First, in [13], Li et al. proved that $size(n)\le \frac{5}{2}n-6$ for any edge-critical uniquely three-colorable planar graph G with $n(n\ge 6)$ vertices. Then, by Corollary 1, we can conclude that Corollary 2 is true. □

Corollary 2 improves the lower bound $\frac{9}{4}n-6$ of $size(n)$ given by Matsumoto [17] and gives a negative answer to a problem proposed by Mel’nikov and Steinberg [16], who asked that $size(n)=\frac{9}{4}n-6$ for any $n\ge 12$.

4. Conclusions and Conjectures

In this paper, we obtained a structural property of uniquely three-colorable plane graphs. We proved that every uniquely three-colorable plane graph has adjacent $(3,k)$-faces, where $k\le 5$, and the bound of five for k is the best possible. The graph in Figure 1 shows a uniquely three-colorable plane graph having neither adjacent $(3,3)$-faces nor adjacent $(3,4)$-faces. However this plane graph is two-connected. This prompts us to propose the following conjecture.

Conjecture 1.

Let G be a three-connected uniquely three-colorable plane graph. Then, G has adjacent $(3,k)$-faces, where $k\le 4$.

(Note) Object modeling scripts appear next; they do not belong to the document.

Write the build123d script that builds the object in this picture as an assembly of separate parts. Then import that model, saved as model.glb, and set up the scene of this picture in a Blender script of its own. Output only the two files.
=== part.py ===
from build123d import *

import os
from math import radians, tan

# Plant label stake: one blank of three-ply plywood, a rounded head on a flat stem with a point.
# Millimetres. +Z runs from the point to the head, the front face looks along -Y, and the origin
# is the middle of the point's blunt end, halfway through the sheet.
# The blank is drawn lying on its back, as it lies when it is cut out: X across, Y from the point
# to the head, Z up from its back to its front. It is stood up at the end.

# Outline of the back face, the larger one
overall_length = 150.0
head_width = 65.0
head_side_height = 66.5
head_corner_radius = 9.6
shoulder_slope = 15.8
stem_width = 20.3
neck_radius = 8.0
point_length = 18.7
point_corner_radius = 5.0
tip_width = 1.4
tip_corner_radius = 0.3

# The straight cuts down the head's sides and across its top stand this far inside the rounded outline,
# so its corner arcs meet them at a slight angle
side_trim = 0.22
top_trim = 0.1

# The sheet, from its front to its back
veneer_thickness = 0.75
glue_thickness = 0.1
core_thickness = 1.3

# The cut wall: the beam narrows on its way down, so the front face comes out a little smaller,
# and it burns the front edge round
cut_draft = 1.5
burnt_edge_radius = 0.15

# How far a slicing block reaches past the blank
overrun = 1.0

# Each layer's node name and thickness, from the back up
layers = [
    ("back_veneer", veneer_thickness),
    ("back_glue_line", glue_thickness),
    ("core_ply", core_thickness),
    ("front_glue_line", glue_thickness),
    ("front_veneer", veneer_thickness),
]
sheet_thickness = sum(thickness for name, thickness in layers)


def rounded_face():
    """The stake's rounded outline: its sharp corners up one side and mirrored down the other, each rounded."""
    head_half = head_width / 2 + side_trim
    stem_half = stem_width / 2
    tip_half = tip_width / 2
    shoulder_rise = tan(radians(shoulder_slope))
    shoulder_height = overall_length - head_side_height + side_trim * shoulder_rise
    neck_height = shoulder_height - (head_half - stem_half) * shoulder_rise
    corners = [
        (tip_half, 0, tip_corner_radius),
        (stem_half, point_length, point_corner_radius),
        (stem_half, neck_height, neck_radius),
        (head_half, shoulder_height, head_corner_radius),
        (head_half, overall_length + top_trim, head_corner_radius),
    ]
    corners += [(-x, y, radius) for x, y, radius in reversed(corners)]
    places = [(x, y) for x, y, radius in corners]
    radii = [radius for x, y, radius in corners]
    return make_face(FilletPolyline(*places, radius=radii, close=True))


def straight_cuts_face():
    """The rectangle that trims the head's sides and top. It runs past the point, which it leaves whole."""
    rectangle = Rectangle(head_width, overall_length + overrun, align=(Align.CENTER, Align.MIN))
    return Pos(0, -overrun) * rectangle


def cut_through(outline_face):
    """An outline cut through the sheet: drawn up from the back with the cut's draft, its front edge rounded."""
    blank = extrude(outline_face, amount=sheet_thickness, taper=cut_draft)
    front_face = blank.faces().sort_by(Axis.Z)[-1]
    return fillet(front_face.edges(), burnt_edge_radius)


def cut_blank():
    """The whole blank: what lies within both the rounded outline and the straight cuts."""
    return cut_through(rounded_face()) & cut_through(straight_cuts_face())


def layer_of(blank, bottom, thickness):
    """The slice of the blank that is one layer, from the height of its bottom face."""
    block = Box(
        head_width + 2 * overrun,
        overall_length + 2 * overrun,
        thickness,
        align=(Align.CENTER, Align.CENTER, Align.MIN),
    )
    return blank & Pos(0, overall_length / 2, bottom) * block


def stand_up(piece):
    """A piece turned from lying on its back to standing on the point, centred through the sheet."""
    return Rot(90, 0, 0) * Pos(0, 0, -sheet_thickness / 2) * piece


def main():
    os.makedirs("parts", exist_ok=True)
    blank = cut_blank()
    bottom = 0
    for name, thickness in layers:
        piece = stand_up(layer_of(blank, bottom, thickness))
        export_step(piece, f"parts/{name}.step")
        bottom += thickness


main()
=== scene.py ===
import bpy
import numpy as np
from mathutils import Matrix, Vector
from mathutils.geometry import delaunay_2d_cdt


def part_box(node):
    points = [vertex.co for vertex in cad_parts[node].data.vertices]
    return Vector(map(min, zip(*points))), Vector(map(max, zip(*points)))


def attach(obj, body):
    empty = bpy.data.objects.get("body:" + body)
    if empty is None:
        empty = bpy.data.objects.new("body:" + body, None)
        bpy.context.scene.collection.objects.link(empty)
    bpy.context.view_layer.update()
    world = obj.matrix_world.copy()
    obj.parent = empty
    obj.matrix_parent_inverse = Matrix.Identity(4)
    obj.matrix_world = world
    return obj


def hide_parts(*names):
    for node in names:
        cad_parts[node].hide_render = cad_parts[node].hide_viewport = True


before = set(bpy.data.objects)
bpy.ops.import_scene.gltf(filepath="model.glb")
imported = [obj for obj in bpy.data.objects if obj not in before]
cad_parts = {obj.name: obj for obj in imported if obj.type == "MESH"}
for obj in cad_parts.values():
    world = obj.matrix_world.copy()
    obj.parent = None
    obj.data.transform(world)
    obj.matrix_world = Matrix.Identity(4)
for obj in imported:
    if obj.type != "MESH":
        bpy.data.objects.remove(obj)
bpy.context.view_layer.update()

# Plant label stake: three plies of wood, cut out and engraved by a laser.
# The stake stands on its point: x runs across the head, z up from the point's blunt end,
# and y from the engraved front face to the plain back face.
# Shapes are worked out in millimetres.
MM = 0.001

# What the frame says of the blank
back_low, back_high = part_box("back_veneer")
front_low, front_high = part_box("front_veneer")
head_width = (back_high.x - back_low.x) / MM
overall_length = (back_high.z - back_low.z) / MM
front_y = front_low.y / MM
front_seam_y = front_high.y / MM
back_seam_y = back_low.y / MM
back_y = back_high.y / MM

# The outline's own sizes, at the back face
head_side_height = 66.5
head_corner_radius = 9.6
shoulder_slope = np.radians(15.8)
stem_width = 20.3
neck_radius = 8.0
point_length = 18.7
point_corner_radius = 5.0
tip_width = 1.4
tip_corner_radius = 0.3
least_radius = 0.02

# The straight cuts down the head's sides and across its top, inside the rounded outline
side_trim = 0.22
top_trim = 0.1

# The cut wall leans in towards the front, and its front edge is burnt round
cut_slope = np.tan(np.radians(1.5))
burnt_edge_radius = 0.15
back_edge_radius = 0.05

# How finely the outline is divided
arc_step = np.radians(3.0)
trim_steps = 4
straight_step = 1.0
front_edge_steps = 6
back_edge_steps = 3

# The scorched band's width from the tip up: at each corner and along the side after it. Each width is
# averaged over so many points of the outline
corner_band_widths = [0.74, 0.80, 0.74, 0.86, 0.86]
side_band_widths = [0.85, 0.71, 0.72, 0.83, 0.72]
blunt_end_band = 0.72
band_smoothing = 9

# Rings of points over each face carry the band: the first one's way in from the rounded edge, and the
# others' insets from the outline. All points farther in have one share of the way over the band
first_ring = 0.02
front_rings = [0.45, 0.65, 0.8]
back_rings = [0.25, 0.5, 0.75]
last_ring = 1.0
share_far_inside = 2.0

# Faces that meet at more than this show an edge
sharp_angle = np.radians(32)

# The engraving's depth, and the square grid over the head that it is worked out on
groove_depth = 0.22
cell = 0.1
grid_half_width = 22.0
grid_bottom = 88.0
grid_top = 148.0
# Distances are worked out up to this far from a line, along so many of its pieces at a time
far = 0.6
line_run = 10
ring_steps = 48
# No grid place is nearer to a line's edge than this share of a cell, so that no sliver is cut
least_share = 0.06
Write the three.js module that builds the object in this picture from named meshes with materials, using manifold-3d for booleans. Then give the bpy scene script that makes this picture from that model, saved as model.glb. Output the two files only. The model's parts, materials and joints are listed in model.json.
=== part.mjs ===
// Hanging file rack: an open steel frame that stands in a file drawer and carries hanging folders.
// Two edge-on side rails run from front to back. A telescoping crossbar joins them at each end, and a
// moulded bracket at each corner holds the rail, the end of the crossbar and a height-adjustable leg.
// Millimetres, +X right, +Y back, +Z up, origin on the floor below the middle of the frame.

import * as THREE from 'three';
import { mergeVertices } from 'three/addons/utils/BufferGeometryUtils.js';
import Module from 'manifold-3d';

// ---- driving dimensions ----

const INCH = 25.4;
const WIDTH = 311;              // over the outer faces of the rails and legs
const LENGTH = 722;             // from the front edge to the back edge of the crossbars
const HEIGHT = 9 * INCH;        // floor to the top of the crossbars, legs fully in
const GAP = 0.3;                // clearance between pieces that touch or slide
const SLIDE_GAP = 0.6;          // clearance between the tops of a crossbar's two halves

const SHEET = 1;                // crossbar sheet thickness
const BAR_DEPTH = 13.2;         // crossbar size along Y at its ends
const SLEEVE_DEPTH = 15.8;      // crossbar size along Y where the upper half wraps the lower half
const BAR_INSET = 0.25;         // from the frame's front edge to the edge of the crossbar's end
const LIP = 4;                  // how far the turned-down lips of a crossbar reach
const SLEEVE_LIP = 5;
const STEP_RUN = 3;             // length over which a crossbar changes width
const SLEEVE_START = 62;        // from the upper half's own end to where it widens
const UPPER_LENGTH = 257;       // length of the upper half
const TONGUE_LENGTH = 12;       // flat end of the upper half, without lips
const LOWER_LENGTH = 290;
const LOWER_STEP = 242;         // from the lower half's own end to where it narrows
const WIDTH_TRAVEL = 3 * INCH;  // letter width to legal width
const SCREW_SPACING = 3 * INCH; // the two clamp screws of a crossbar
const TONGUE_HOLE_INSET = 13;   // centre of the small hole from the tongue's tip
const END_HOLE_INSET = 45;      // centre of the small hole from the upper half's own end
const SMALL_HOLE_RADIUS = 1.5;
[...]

It can be seen that the uniquely three-colorable plane graph $G_k$ constructed in Section 3 is three-connected. So Therefore, Conjecture 1 is true, then the bound of four for k is the best possible. Moreover, because the family of graphs $G_k$ is the edge-critical uniquely three-colorable planar graphs with the largest number of edges found at present, we recall the follow conjecture proposed by Li et al [13].

Conjecture 2 

([13]). Let G be an edge-critical uniquely three-colorable planar graph with n vertices. Then, $size(n)\le \frac{7}{3}n-\frac{14}{3}$.